• [SET TASK] Up to and including the line that contains "grey as light.", write out each line of the material from its first line, exactly.

____ RECORDS TO PROCESS

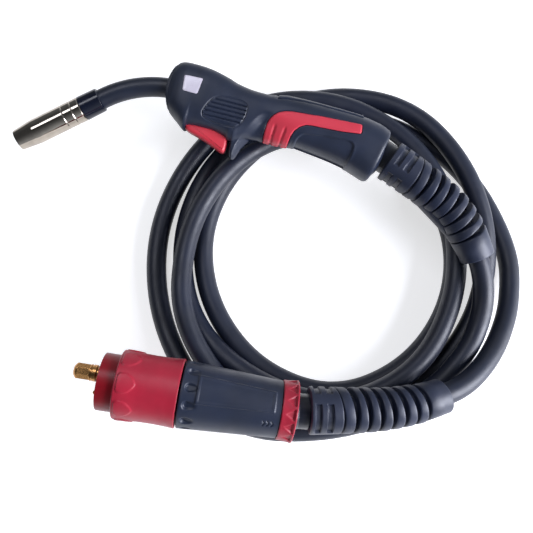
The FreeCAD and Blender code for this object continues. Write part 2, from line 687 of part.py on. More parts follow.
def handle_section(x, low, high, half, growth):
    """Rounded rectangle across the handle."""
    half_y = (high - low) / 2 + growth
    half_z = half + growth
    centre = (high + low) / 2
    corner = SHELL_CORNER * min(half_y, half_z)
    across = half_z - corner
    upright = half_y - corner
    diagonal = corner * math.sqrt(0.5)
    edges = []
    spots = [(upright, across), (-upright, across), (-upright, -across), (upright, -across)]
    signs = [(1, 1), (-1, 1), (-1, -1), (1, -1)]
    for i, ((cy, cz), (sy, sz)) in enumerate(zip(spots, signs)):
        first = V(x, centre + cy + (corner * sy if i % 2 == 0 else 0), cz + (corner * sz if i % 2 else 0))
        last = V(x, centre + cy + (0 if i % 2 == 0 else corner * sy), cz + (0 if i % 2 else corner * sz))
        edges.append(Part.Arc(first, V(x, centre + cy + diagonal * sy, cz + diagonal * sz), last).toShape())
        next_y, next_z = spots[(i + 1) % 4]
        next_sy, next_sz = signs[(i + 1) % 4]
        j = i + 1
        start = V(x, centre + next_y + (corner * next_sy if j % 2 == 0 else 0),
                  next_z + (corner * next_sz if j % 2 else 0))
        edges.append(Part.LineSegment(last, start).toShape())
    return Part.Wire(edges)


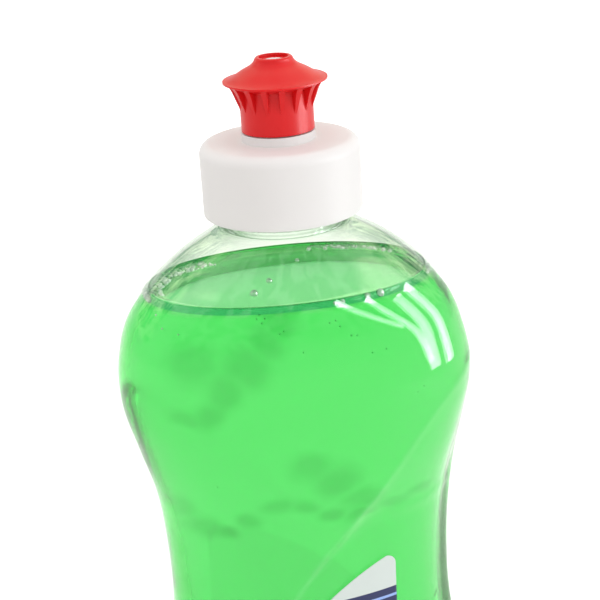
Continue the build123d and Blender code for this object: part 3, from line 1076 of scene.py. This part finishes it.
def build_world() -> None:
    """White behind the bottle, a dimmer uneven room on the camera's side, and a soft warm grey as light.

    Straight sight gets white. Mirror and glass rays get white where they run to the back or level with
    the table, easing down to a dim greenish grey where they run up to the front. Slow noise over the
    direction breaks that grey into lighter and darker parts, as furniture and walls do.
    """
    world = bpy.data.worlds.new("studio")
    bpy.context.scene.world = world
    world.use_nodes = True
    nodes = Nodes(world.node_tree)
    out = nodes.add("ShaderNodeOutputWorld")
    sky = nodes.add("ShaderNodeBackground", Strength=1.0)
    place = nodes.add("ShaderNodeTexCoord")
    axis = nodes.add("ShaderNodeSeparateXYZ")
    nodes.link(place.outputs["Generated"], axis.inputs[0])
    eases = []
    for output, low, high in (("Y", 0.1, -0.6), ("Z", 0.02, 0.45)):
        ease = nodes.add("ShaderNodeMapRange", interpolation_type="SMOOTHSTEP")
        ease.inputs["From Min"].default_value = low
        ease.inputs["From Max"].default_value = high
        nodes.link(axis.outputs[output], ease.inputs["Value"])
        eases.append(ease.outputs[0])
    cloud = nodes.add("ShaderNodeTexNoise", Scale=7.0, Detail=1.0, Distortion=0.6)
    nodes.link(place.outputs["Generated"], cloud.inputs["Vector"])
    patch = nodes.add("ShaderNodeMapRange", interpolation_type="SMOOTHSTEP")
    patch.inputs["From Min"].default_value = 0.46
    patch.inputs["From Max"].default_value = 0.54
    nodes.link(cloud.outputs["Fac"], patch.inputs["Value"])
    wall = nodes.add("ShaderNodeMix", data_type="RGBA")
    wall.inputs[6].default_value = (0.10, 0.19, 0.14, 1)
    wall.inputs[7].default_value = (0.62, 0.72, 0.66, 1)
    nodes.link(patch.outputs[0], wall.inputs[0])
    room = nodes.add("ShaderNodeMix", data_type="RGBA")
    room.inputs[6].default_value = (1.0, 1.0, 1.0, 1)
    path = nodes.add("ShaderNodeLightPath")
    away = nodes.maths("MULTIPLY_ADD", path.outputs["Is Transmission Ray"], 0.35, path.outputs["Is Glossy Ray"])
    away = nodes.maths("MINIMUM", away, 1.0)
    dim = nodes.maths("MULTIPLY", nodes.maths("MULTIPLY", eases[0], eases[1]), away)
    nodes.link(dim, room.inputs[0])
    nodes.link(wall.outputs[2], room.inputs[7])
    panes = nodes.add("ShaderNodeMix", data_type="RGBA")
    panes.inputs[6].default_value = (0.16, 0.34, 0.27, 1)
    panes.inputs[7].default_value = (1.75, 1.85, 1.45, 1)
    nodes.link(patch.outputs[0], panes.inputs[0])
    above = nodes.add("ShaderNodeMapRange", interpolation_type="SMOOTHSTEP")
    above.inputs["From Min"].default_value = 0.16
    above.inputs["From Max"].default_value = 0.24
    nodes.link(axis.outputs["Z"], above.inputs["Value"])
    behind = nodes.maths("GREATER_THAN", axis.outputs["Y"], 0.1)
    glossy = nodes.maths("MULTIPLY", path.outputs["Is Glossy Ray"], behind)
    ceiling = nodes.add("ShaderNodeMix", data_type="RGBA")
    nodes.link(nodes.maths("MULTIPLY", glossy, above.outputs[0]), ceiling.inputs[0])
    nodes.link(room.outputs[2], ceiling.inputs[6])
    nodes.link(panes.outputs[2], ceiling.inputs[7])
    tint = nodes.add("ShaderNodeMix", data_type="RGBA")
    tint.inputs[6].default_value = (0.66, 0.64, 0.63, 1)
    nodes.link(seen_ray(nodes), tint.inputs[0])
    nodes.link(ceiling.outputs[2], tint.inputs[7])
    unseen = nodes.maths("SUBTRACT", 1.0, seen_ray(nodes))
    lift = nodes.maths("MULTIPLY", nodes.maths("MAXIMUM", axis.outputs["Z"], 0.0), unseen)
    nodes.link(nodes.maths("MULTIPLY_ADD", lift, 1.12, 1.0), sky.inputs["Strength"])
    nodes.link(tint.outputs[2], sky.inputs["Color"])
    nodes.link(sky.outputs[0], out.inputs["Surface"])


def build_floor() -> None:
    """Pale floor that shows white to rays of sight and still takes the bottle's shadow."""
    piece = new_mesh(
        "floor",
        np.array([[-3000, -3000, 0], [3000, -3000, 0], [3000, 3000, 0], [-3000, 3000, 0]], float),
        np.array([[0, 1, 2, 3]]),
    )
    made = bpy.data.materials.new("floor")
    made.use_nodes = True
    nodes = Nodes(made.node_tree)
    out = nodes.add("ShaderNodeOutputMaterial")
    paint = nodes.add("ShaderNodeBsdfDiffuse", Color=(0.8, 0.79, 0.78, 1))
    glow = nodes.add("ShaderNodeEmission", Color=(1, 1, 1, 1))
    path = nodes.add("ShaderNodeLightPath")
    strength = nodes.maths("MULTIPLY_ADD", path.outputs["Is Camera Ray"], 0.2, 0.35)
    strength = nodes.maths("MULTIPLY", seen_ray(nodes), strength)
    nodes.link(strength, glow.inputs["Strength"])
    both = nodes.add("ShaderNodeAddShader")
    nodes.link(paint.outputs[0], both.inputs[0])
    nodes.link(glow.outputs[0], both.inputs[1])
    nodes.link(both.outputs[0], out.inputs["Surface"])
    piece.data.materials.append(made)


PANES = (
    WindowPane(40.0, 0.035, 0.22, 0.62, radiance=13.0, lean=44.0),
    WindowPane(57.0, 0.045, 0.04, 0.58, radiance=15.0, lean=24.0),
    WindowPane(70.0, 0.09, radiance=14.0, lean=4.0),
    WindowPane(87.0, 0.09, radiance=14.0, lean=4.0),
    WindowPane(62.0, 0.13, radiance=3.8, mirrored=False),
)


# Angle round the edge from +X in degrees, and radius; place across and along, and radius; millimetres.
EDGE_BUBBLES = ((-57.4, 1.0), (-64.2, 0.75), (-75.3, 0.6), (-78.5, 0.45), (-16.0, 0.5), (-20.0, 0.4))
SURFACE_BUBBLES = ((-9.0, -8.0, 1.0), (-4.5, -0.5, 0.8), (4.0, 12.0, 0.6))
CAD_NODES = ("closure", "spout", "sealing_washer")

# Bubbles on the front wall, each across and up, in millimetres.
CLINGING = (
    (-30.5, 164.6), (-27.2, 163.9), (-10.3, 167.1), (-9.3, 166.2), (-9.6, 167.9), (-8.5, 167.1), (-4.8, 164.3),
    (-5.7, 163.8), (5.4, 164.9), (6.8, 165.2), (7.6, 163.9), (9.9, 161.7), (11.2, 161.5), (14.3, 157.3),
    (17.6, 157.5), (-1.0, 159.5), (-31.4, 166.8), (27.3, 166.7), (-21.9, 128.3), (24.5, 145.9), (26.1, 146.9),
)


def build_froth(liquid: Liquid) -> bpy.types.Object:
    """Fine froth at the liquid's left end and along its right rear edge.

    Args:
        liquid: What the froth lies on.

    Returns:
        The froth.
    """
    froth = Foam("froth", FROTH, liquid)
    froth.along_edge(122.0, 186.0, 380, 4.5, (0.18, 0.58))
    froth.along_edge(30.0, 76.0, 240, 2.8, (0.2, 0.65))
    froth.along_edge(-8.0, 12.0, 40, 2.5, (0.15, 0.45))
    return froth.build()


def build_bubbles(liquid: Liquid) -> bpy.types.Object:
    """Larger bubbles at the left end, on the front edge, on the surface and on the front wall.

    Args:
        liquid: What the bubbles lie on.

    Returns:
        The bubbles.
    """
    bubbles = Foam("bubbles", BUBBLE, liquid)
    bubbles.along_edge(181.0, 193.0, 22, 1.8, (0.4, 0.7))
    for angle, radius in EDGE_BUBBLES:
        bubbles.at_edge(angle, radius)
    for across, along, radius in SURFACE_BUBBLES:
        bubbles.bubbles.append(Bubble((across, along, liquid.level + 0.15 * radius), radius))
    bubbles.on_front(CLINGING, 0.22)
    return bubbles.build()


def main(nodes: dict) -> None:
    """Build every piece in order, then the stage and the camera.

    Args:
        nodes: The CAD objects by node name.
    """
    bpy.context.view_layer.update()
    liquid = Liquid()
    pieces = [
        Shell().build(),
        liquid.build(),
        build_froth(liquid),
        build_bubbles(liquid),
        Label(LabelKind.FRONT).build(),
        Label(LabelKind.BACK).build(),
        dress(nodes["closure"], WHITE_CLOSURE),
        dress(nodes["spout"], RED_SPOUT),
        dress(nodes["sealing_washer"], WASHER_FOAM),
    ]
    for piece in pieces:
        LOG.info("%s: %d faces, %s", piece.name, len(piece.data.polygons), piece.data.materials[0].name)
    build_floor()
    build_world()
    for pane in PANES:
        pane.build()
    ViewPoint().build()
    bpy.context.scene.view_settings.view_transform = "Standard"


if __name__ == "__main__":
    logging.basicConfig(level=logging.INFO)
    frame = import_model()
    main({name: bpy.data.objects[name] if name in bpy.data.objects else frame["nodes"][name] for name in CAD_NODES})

________

• [THE RESPONSE]
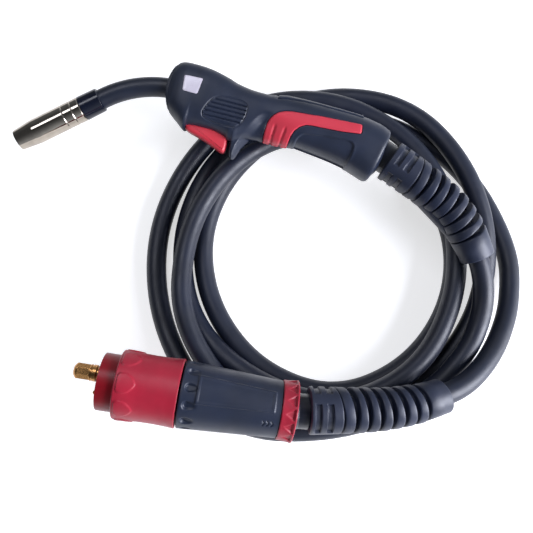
The FreeCAD and Blender code for this object continues. Write part 2, from line 687 of part.py on. More parts follow.
def handle_section(x, low, high, half, growth):
    """Rounded rectangle across the handle."""
    half_y = (high - low) / 2 + growth
    half_z = half + growth
    centre = (high + low) / 2
    corner = SHELL_CORNER * min(half_y, half_z)
    across = half_z - corner
    upright = half_y - corner
    diagonal = corner * math.sqrt(0.5)
    edges = []
    spots = [(upright, across), (-upright, across), (-upright, -across), (upright, -across)]
    signs = [(1, 1), (-1, 1), (-1, -1), (1, -1)]
    for i, ((cy, cz), (sy, sz)) in enumerate(zip(spots, signs)):
        first = V(x, centre + cy + (corner * sy if i % 2 == 0 else 0), cz + (corner * sz if i % 2 else 0))
        last = V(x, centre + cy + (0 if i % 2 == 0 else corner * sy), cz + (0 if i % 2 else corner * sz))
        edges.append(Part.Arc(first, V(x, centre + cy + diagonal * sy, cz + diagonal * sz), last).toShape())
        next_y, next_z = spots[(i + 1) % 4]
        next_sy, next_sz = signs[(i + 1) % 4]
        j = i + 1
        start = V(x, centre + next_y + (corner * next_sy if j % 2 == 0 else 0),
                  next_z + (corner * next_sz if j % 2 else 0))
        edges.append(Part.LineSegment(last, start).toShape())
    return Part.Wire(edges)


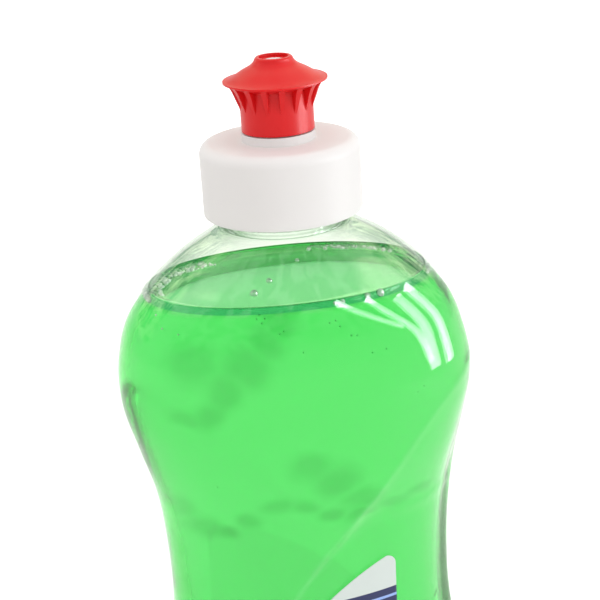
Continue the build123d and Blender code for this object: part 3, from line 1076 of scene.py. This part finishes it.
def build_world() -> None:
    """White behind the bottle, a dimmer uneven room on the camera's side, and a soft warm grey as light.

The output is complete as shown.